■ Task brief: Retype the material that follows, keeping every word as it is.

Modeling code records
______
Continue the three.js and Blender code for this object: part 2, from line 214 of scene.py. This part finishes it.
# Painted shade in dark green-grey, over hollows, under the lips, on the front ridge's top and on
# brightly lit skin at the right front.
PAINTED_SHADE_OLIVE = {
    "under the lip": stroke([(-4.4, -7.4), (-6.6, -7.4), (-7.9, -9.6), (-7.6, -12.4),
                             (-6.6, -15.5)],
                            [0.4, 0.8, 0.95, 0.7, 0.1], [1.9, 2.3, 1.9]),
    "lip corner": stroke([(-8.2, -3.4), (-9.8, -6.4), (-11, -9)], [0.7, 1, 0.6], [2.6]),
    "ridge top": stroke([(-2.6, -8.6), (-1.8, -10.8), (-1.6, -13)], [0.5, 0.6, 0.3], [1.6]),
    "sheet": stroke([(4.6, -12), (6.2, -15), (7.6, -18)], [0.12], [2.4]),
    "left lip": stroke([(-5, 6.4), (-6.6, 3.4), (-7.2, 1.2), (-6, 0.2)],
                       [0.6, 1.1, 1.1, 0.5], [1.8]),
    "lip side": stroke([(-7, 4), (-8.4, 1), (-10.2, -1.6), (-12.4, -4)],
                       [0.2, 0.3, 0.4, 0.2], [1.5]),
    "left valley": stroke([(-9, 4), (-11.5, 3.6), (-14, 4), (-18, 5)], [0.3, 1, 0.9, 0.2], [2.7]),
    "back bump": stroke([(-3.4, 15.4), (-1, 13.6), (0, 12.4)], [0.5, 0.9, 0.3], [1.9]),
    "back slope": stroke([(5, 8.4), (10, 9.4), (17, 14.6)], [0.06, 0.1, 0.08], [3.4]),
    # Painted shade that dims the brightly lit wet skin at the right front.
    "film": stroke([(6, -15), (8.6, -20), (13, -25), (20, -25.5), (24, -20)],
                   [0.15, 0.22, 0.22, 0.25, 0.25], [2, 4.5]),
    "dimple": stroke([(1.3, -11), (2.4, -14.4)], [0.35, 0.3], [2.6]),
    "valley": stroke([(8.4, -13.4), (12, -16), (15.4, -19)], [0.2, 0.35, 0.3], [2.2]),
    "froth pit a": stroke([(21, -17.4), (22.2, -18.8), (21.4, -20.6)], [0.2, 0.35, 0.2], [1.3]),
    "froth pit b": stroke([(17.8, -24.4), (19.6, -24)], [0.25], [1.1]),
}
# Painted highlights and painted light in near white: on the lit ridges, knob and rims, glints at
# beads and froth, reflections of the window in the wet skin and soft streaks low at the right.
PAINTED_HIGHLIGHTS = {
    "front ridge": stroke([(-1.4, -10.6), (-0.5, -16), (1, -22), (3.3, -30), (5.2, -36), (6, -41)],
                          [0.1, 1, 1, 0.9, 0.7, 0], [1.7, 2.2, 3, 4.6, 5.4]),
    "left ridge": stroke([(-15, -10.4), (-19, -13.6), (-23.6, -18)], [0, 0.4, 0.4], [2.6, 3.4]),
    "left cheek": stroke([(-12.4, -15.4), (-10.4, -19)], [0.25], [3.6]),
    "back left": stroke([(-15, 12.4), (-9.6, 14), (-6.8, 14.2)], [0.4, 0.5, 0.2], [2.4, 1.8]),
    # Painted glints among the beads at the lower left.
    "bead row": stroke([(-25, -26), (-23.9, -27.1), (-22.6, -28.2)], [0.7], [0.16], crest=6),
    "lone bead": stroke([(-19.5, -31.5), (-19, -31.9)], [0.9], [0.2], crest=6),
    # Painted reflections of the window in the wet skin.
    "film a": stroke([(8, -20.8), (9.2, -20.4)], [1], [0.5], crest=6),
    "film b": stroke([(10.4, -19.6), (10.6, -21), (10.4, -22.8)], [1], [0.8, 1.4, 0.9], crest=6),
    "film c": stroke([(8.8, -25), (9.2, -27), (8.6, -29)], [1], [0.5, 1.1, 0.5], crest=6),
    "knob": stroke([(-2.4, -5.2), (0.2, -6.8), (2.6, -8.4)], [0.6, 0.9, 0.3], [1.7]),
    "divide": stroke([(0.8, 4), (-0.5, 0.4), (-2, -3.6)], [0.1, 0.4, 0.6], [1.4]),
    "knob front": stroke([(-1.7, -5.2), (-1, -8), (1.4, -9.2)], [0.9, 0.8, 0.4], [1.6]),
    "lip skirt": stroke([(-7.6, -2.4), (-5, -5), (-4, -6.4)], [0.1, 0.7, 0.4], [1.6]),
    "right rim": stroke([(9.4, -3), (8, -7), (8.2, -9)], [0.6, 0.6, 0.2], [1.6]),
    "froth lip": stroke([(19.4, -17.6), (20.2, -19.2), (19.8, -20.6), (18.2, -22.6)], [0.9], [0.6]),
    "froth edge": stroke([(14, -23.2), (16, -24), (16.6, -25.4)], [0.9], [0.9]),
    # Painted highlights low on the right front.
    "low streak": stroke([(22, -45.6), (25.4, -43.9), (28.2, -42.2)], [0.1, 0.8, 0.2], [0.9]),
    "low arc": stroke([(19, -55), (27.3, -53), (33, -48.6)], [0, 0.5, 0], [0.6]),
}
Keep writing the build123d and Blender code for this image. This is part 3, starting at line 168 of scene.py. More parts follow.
______
■ Exercise output:
Continue the three.js and Blender code for this object: part 2, from line 214 of scene.py. This part finishes it.
# Painted shade in dark green-grey, over hollows, under the lips, on the front ridge's top and on
# brightly lit skin at the right front.
PAINTED_SHADE_OLIVE = {
    "under the lip": stroke([(-4.4, -7.4), (-6.6, -7.4), (-7.9, -9.6), (-7.6, -12.4),
                             (-6.6, -15.5)],
                            [0.4, 0.8, 0.95, 0.7, 0.1], [1.9, 2.3, 1.9]),
    "lip corner": stroke([(-8.2, -3.4), (-9.8, -6.4), (-11, -9)], [0.7, 1, 0.6], [2.6]),
    "ridge top": stroke([(-2.6, -8.6), (-1.8, -10.8), (-1.6, -13)], [0.5, 0.6, 0.3], [1.6]),
    "sheet": stroke([(4.6, -12), (6.2, -15), (7.6, -18)], [0.12], [2.4]),
    "left lip": stroke([(-5, 6.4), (-6.6, 3.4), (-7.2, 1.2), (-6, 0.2)],
                       [0.6, 1.1, 1.1, 0.5], [1.8]),
    "lip side": stroke([(-7, 4), (-8.4, 1), (-10.2, -1.6), (-12.4, -4)],
                       [0.2, 0.3, 0.4, 0.2], [1.5]),
    "left valley": stroke([(-9, 4), (-11.5, 3.6), (-14, 4), (-18, 5)], [0.3, 1, 0.9, 0.2], [2.7]),
    "back bump": stroke([(-3.4, 15.4), (-1, 13.6), (0, 12.4)], [0.5, 0.9, 0.3], [1.9]),
    "back slope": stroke([(5, 8.4), (10, 9.4), (17, 14.6)], [0.06, 0.1, 0.08], [3.4]),
    # Painted shade that dims the brightly lit wet skin at the right front.
    "film": stroke([(6, -15), (8.6, -20), (13, -25), (20, -25.5), (24, -20)],
                   [0.15, 0.22, 0.22, 0.25, 0.25], [2, 4.5]),
    "dimple": stroke([(1.3, -11), (2.4, -14.4)], [0.35, 0.3], [2.6]),
    "valley": stroke([(8.4, -13.4), (12, -16), (15.4, -19)], [0.2, 0.35, 0.3], [2.2]),
    "froth pit a": stroke([(21, -17.4), (22.2, -18.8), (21.4, -20.6)], [0.2, 0.35, 0.2], [1.3]),
    "froth pit b": stroke([(17.8, -24.4), (19.6, -24)], [0.25], [1.1]),
}
# Painted highlights and painted light in near white: on the lit ridges, knob and rims, glints at
# beads and froth, reflections of the window in the wet skin and soft streaks low at the right.
PAINTED_HIGHLIGHTS = {
    "front ridge": stroke([(-1.4, -10.6), (-0.5, -16), (1, -22), (3.3, -30), (5.2, -36), (6, -41)],
                          [0.1, 1, 1, 0.9, 0.7, 0], [1.7, 2.2, 3, 4.6, 5.4]),
    "left ridge": stroke([(-15, -10.4), (-19, -13.6), (-23.6, -18)], [0, 0.4, 0.4], [2.6, 3.4]),
    "left cheek": stroke([(-12.4, -15.4), (-10.4, -19)], [0.25], [3.6]),
    "back left": stroke([(-15, 12.4), (-9.6, 14), (-6.8, 14.2)], [0.4, 0.5, 0.2], [2.4, 1.8]),
    # Painted glints among the beads at the lower left.
    "bead row": stroke([(-25, -26), (-23.9, -27.1), (-22.6, -28.2)], [0.7], [0.16], crest=6),
    "lone bead": stroke([(-19.5, -31.5), (-19, -31.9)], [0.9], [0.2], crest=6),
    # Painted reflections of the window in the wet skin.
    "film a": stroke([(8, -20.8), (9.2, -20.4)], [1], [0.5], crest=6),
    "film b": stroke([(10.4, -19.6), (10.6, -21), (10.4, -22.8)], [1], [0.8, 1.4, 0.9], crest=6),
    "film c": stroke([(8.8, -25), (9.2, -27), (8.6, -29)], [1], [0.5, 1.1, 0.5], crest=6),
    "knob": stroke([(-2.4, -5.2), (0.2, -6.8), (2.6, -8.4)], [0.6, 0.9, 0.3], [1.7]),
    "divide": stroke([(0.8, 4), (-0.5, 0.4), (-2, -3.6)], [0.1, 0.4, 0.6], [1.4]),
    "knob front": stroke([(-1.7, -5.2), (-1, -8), (1.4, -9.2)], [0.9, 0.8, 0.4], [1.6]),
    "lip skirt": stroke([(-7.6, -2.4), (-5, -5), (-4, -6.4)], [0.1, 0.7, 0.4], [1.6]),
    "right rim": stroke([(9.4, -3), (8, -7), (8.2, -9)], [0.6, 0.6, 0.2], [1.6]),
    "froth lip": stroke([(19.4, -17.6), (20.2, -19.2), (19.8, -20.6), (18.2, -22.6)], [0.9], [0.6]),
    "froth edge": stroke([(14, -23.2), (16, -24), (16.6, -25.4)], [0.9], [0.9]),
    # Painted highlights low on the right front.
    "low streak": stroke([(22, -45.6), (25.4, -43.9), (28.2, -42.2)], [0.1, 0.8, 0.2], [0.9]),
    "low arc": stroke([(19, -55), (27.3, -53), (33, -48.6)], [0, 0.5, 0], [0.6]),
}
Keep writing the build123d and Blender code for this image. This is part 3, starting at line 168 of scene.py. More parts follow.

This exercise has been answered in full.